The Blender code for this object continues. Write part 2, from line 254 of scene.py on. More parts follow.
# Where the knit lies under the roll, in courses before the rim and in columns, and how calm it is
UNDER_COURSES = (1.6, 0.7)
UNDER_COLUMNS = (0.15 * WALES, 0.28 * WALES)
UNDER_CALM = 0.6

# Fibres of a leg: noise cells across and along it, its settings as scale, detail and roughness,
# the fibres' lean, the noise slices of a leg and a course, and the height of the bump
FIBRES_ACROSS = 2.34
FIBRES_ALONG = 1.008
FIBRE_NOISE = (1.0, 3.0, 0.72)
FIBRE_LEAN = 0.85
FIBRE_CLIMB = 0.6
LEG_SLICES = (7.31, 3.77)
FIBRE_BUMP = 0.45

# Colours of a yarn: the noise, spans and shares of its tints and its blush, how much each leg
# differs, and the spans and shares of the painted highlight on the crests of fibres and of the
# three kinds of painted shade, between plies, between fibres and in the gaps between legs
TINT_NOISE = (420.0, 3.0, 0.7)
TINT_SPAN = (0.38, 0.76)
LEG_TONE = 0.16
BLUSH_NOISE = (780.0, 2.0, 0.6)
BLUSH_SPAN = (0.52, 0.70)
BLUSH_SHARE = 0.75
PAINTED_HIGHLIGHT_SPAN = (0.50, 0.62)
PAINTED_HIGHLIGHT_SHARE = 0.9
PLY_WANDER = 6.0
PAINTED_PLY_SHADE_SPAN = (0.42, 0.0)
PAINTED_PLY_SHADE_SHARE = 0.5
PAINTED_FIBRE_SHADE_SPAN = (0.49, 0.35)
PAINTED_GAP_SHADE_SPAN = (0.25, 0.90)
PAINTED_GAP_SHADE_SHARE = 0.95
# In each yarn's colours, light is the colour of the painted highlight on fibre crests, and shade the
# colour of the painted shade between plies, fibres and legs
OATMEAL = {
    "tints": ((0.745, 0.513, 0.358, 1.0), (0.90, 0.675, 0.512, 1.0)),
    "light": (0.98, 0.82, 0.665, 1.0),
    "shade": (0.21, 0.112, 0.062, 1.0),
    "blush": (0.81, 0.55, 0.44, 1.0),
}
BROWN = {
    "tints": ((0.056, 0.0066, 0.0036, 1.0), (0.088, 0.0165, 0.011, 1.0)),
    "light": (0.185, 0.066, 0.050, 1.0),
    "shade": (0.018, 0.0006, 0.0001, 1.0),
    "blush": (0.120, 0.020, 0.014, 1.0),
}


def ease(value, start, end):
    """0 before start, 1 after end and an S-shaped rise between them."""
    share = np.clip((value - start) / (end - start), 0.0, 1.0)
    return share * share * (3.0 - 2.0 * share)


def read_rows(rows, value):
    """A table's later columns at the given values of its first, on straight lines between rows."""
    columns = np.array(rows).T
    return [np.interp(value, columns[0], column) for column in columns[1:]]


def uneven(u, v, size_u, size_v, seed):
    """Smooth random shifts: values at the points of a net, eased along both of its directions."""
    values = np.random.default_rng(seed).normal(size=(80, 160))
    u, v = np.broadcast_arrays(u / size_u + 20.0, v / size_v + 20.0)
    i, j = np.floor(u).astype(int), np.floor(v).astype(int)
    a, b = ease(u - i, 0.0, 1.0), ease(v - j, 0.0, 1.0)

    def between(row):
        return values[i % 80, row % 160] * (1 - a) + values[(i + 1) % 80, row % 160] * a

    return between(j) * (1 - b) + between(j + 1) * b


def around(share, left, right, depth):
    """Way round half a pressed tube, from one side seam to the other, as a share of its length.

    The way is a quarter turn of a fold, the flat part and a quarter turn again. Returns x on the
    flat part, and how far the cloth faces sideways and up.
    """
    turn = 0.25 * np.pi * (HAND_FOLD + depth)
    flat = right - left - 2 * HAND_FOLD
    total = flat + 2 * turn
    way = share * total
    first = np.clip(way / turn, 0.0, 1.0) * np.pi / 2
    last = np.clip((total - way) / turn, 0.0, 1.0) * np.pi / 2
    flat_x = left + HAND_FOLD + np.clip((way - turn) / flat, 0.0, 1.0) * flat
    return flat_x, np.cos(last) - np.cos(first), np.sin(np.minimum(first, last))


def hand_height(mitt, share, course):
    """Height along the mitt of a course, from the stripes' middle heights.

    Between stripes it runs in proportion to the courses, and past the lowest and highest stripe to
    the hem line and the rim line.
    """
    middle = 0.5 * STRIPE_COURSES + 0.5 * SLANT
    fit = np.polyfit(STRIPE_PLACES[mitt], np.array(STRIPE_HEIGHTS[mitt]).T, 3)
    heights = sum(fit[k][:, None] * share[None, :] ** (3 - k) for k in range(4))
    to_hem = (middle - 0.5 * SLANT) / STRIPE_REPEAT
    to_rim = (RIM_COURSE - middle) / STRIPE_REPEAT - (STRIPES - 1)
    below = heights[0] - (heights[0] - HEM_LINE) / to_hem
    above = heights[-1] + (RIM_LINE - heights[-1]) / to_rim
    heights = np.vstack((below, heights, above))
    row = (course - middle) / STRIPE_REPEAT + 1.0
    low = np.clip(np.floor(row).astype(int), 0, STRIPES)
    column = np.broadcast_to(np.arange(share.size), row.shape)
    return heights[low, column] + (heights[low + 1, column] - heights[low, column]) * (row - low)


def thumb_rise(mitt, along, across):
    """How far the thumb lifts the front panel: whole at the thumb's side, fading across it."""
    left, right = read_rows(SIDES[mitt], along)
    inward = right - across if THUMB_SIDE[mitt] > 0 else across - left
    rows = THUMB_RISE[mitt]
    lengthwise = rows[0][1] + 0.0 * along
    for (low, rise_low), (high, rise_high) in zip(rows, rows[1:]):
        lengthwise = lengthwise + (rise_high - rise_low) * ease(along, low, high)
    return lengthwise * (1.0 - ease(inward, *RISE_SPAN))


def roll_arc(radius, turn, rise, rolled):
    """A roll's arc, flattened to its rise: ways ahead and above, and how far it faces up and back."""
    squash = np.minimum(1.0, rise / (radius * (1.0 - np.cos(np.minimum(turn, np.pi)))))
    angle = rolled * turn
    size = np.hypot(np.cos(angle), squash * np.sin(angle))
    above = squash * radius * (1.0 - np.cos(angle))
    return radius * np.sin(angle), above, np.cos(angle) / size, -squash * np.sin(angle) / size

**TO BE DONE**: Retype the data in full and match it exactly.

**FINISHED ANSWER**:
The Blender code for this object continues. Write part 2, from line 254 of scene.py on. More parts follow.
# Where the knit lies under the roll, in courses before the rim and in columns, and how calm it is
UNDER_COURSES = (1.6, 0.7)
UNDER_COLUMNS = (0.15 * WALES, 0.28 * WALES)
UNDER_CALM = 0.6

# Fibres of a leg: noise cells across and along it, its settings as scale, detail and roughness,
# the fibres' lean, the noise slices of a leg and a course, and the height of the bump
FIBRES_ACROSS = 2.34
FIBRES_ALONG = 1.008
FIBRE_NOISE = (1.0, 3.0, 0.72)
FIBRE_LEAN = 0.85
FIBRE_CLIMB = 0.6
LEG_SLICES = (7.31, 3.77)
FIBRE_BUMP = 0.45

# Colours of a yarn: the noise, spans and shares of its tints and its blush, how much each leg
# differs, and the spans and shares of the painted highlight on the crests of fibres and of the
# three kinds of painted shade, between plies, between fibres and in the gaps between legs
TINT_NOISE = (420.0, 3.0, 0.7)
TINT_SPAN = (0.38, 0.76)
LEG_TONE = 0.16
BLUSH_NOISE = (780.0, 2.0, 0.6)
BLUSH_SPAN = (0.52, 0.70)
BLUSH_SHARE = 0.75
PAINTED_HIGHLIGHT_SPAN = (0.50, 0.62)
PAINTED_HIGHLIGHT_SHARE = 0.9
PLY_WANDER = 6.0
PAINTED_PLY_SHADE_SPAN = (0.42, 0.0)
PAINTED_PLY_SHADE_SHARE = 0.5
PAINTED_FIBRE_SHADE_SPAN = (0.49, 0.35)
PAINTED_GAP_SHADE_SPAN = (0.25, 0.90)
PAINTED_GAP_SHADE_SHARE = 0.95
# In each yarn's colours, light is the colour of the painted highlight on fibre crests, and shade the
# colour of the painted shade between plies, fibres and legs
OATMEAL = {
    "tints": ((0.745, 0.513, 0.358, 1.0), (0.90, 0.675, 0.512, 1.0)),
    "light": (0.98, 0.82, 0.665, 1.0),
    "shade": (0.21, 0.112, 0.062, 1.0),
    "blush": (0.81, 0.55, 0.44, 1.0),
}
BROWN = {
    "tints": ((0.056, 0.0066, 0.0036, 1.0), (0.088, 0.0165, 0.011, 1.0)),
    "light": (0.185, 0.066, 0.050, 1.0),
    "shade": (0.018, 0.0006, 0.0001, 1.0),
    "blush": (0.120, 0.020, 0.014, 1.0),
}


def ease(value, start, end):
    """0 before start, 1 after end and an S-shaped rise between them."""
    share = np.clip((value - start) / (end - start), 0.0, 1.0)
    return share * share * (3.0 - 2.0 * share)


def read_rows(rows, value):
    """A table's later columns at the given values of its first, on straight lines between rows."""
    columns = np.array(rows).T
    return [np.interp(value, columns[0], column) for column in columns[1:]]


def uneven(u, v, size_u, size_v, seed):
    """Smooth random shifts: values at the points of a net, eased along both of its directions."""
    values = np.random.default_rng(seed).normal(size=(80, 160))
    u, v = np.broadcast_arrays(u / size_u + 20.0, v / size_v + 20.0)
    i, j = np.floor(u).astype(int), np.floor(v).astype(int)
    a, b = ease(u - i, 0.0, 1.0), ease(v - j, 0.0, 1.0)

    def between(row):
        return values[i % 80, row % 160] * (1 - a) + values[(i + 1) % 80, row % 160] * a

    return between(j) * (1 - b) + between(j + 1) * b


def around(share, left, right, depth):
    """Way round half a pressed tube, from one side seam to the other, as a share of its length.

    The way is a quarter turn of a fold, the flat part and a quarter turn again. Returns x on the
    flat part, and how far the cloth faces sideways and up.
    """
    turn = 0.25 * np.pi * (HAND_FOLD + depth)
    flat = right - left - 2 * HAND_FOLD
    total = flat + 2 * turn
    way = share * total
    first = np.clip(way / turn, 0.0, 1.0) * np.pi / 2
    last = np.clip((total - way) / turn, 0.0, 1.0) * np.pi / 2
    flat_x = left + HAND_FOLD + np.clip((way - turn) / flat, 0.0, 1.0) * flat
    return flat_x, np.cos(last) - np.cos(first), np.sin(np.minimum(first, last))


def hand_height(mitt, share, course):
    """Height along the mitt of a course, from the stripes' middle heights.

    Between stripes it runs in proportion to the courses, and past the lowest and highest stripe to
    the hem line and the rim line.
    """
    middle = 0.5 * STRIPE_COURSES + 0.5 * SLANT
    fit = np.polyfit(STRIPE_PLACES[mitt], np.array(STRIPE_HEIGHTS[mitt]).T, 3)
    heights = sum(fit[k][:, None] * share[None, :] ** (3 - k) for k in range(4))
    to_hem = (middle - 0.5 * SLANT) / STRIPE_REPEAT
    to_rim = (RIM_COURSE - middle) / STRIPE_REPEAT - (STRIPES - 1)
    below = heights[0] - (heights[0] - HEM_LINE) / to_hem
    above = heights[-1] + (RIM_LINE - heights[-1]) / to_rim
    heights = np.vstack((below, heights, above))
    row = (course - middle) / STRIPE_REPEAT + 1.0
    low = np.clip(np.floor(row).astype(int), 0, STRIPES)
    column = np.broadcast_to(np.arange(share.size), row.shape)
    return heights[low, column] + (heights[low + 1, column] - heights[low, column]) * (row - low)


def thumb_rise(mitt, along, across):
    """How far the thumb lifts the front panel: whole at the thumb's side, fading across it."""
    left, right = read_rows(SIDES[mitt], along)
    inward = right - across if THUMB_SIDE[mitt] > 0 else across - left
    rows = THUMB_RISE[mitt]
    lengthwise = rows[0][1] + 0.0 * along
    for (low, rise_low), (high, rise_high) in zip(rows, rows[1:]):
        lengthwise = lengthwise + (rise_high - rise_low) * ease(along, low, high)
    return lengthwise * (1.0 - ease(inward, *RISE_SPAN))


def roll_arc(radius, turn, rise, rolled):
    """A roll's arc, flattened to its rise: ways ahead and above, and how far it faces up and back."""
    squash = np.minimum(1.0, rise / (radius * (1.0 - np.cos(np.minimum(turn, np.pi)))))
    angle = rolled * turn
    size = np.hypot(np.cos(angle), squash * np.sin(angle))
    above = squash * radius * (1.0 - np.cos(angle))
    return radius * np.sin(angle), above, np.cos(angle) / size, -squash * np.sin(angle) / size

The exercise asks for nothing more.